> Instructions to follow: Return exactly the lines that run from the beginning through the line containing "body, [wood_look], [node])", both included, and no others.

[BEGIN Source data]

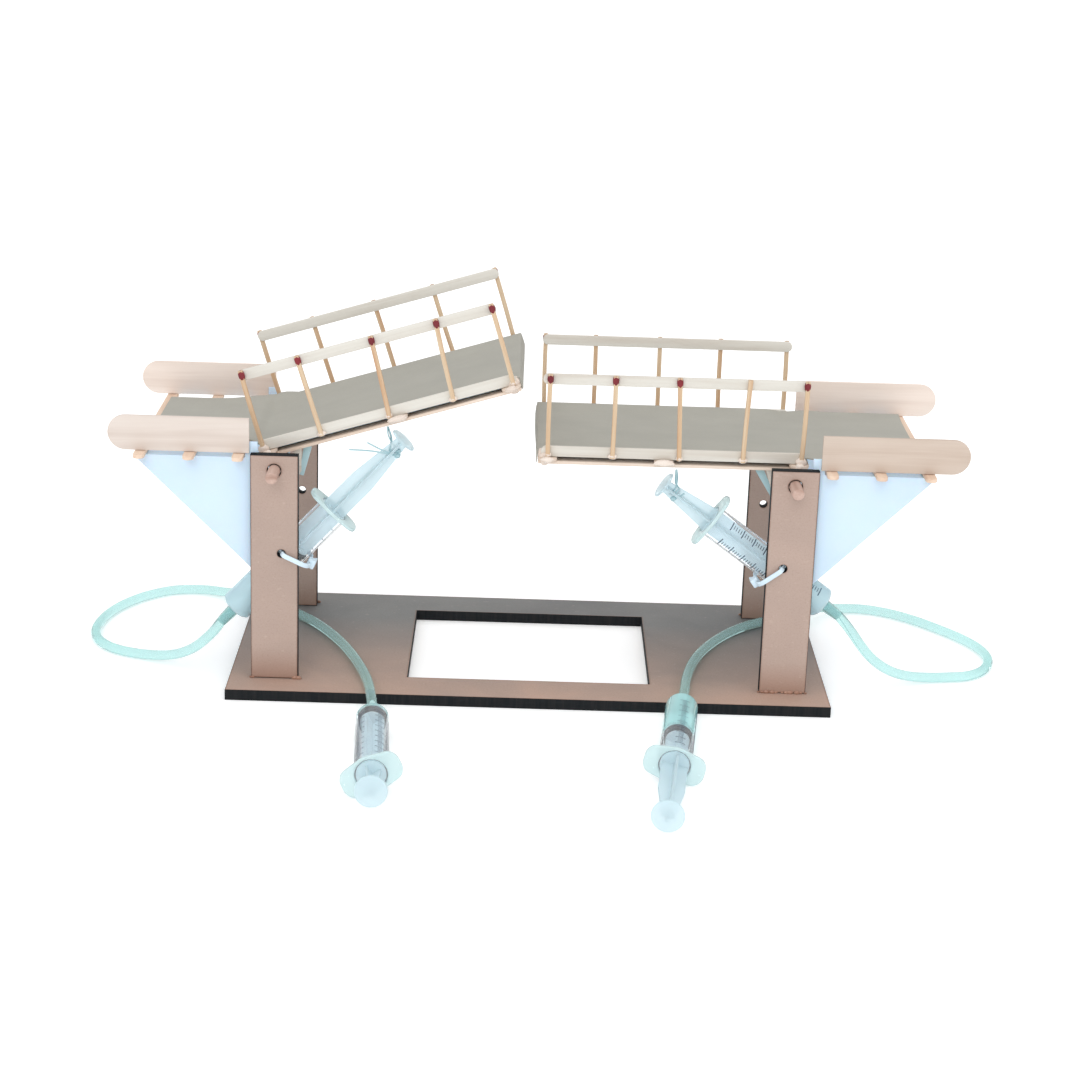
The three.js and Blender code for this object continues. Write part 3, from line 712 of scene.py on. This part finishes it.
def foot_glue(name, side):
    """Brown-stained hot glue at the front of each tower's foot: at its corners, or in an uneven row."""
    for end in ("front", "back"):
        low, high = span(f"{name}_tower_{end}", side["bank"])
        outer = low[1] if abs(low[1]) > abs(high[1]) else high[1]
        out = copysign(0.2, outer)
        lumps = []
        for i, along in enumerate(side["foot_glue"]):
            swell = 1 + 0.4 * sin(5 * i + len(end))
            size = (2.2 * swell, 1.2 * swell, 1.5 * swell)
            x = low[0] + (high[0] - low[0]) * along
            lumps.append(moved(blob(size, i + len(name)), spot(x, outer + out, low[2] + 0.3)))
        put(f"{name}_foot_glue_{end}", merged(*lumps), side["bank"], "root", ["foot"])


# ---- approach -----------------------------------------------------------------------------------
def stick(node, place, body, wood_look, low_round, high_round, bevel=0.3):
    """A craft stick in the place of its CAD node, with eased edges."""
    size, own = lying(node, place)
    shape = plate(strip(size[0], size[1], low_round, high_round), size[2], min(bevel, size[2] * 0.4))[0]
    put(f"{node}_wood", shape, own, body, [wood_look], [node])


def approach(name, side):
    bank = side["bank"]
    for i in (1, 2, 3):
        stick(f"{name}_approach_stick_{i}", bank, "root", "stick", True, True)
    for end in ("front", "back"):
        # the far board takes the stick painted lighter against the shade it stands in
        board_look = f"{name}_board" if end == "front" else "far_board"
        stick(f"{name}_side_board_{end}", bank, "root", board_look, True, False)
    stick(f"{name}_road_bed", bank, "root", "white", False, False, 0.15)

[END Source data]

> Exercise result:
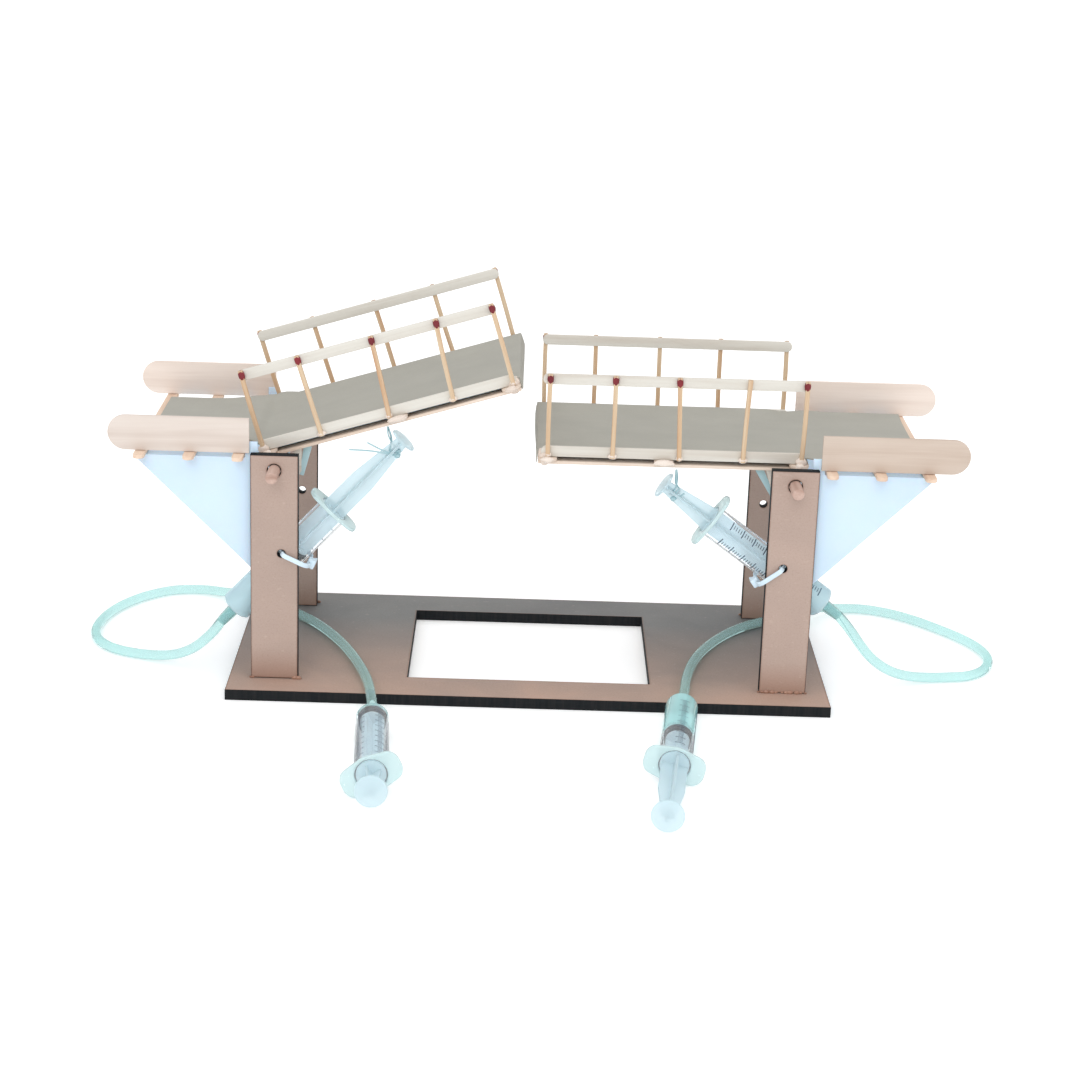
The three.js and Blender code for this object continues. Write part 3, from line 712 of scene.py on. This part finishes it.
def foot_glue(name, side):
    """Brown-stained hot glue at the front of each tower's foot: at its corners, or in an uneven row."""
    for end in ("front", "back"):
        low, high = span(f"{name}_tower_{end}", side["bank"])
        outer = low[1] if abs(low[1]) > abs(high[1]) else high[1]
        out = copysign(0.2, outer)
        lumps = []
        for i, along in enumerate(side["foot_glue"]):
            swell = 1 + 0.4 * sin(5 * i + len(end))
            size = (2.2 * swell, 1.2 * swell, 1.5 * swell)
            x = low[0] + (high[0] - low[0]) * along
            lumps.append(moved(blob(size, i + len(name)), spot(x, outer + out, low[2] + 0.3)))
        put(f"{name}_foot_glue_{end}", merged(*lumps), side["bank"], "root", ["foot"])


# ---- approach -----------------------------------------------------------------------------------
def stick(node, place, body, wood_look, low_round, high_round, bevel=0.3):
    """A craft stick in the place of its CAD node, with eased edges."""
    size, own = lying(node, place)
    shape = plate(strip(size[0], size[1], low_round, high_round), size[2], min(bevel, size[2] * 0.4))[0]
    put(f"{node}_wood", shape, own, body, [wood_look], [node])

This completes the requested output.